= Bankruptcy risk score =

A bankruptcy risk score is a number that indicates the likelihood of an individual or a commercial entity filing for bankruptcy. Although it has been used for over twenty years to assess risk in lending, few consumers know of it. It is related to the better-known credit score, but unlike credit scores, bankruptcy risk scores are not sold to consumers by any of the credit bureaus. Consequentially, individuals have little or no way of knowing what their bankruptcy risk scores are or how to improve upon them. Furthermore, since there is no standardized index of measurement, consumers often have trouble contextualizing their score on a standardized scale, instead only receiving general information from a single bureau.

This is also referred to as debt analysis which allows lenders the ability to assess a customer's risk in taking out a loan. One can improve their score by paying bills on time, keeping balances low, and having few revolving accounts.

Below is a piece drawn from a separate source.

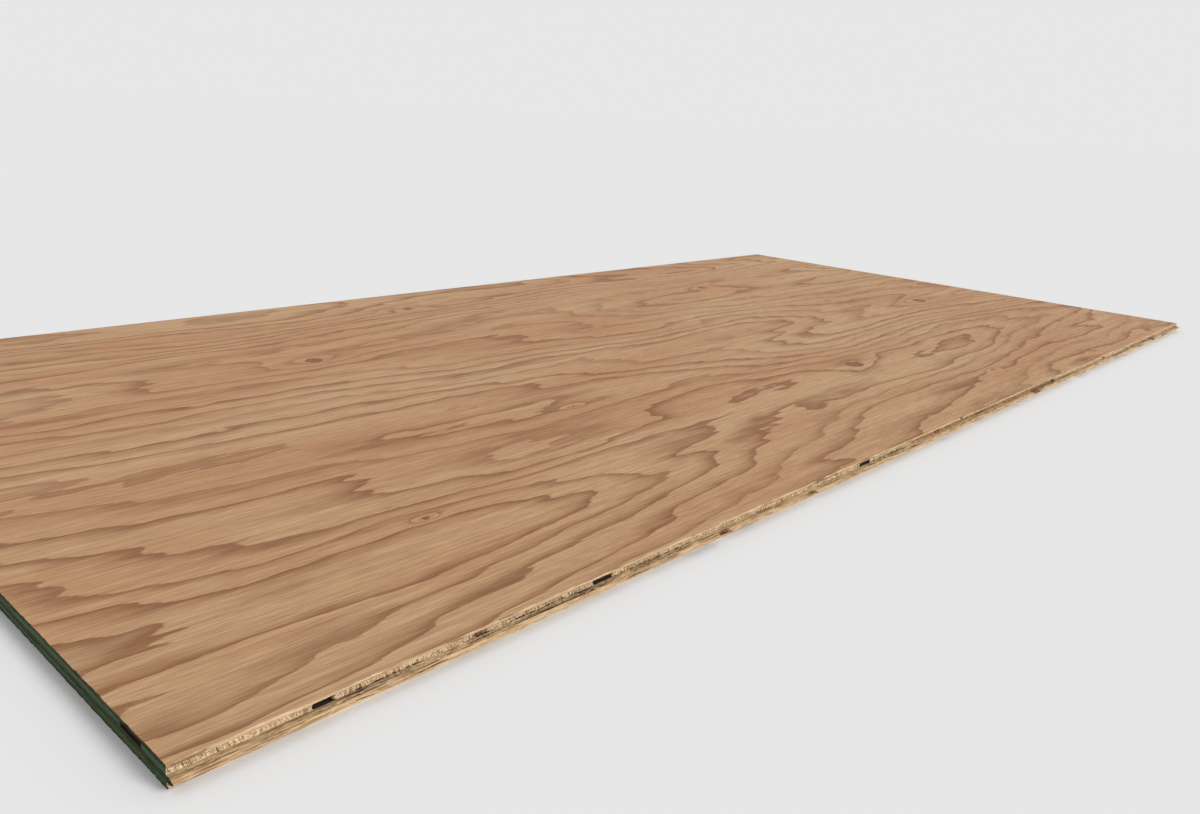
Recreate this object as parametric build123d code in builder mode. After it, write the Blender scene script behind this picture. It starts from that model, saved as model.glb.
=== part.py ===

Equifax, a US credit bureau, offers a bankruptcy risk score called the Bankruptcy Navigator Index 5.0 to its commercial clients. The BNI 5.0 BNI scores range between 1 (low) and 600 (high), providing a tiered segmentation with lower scores being a greater risk for filing for bankruptcy within the next 2 years. Most credit card issuers do not disclose the use of BNI on a letter of denial and it is difficult for consumers to know their score.

Another common bankruptcy risk score that estimates the probability a company will file for bankruptcy is the Altman Z-score. The original formula was published in 1968 by Edward I. Altman and subsequent versions of the model have been released, including the Altman Z'-score in 1983 and Altman Z-Score in 1995.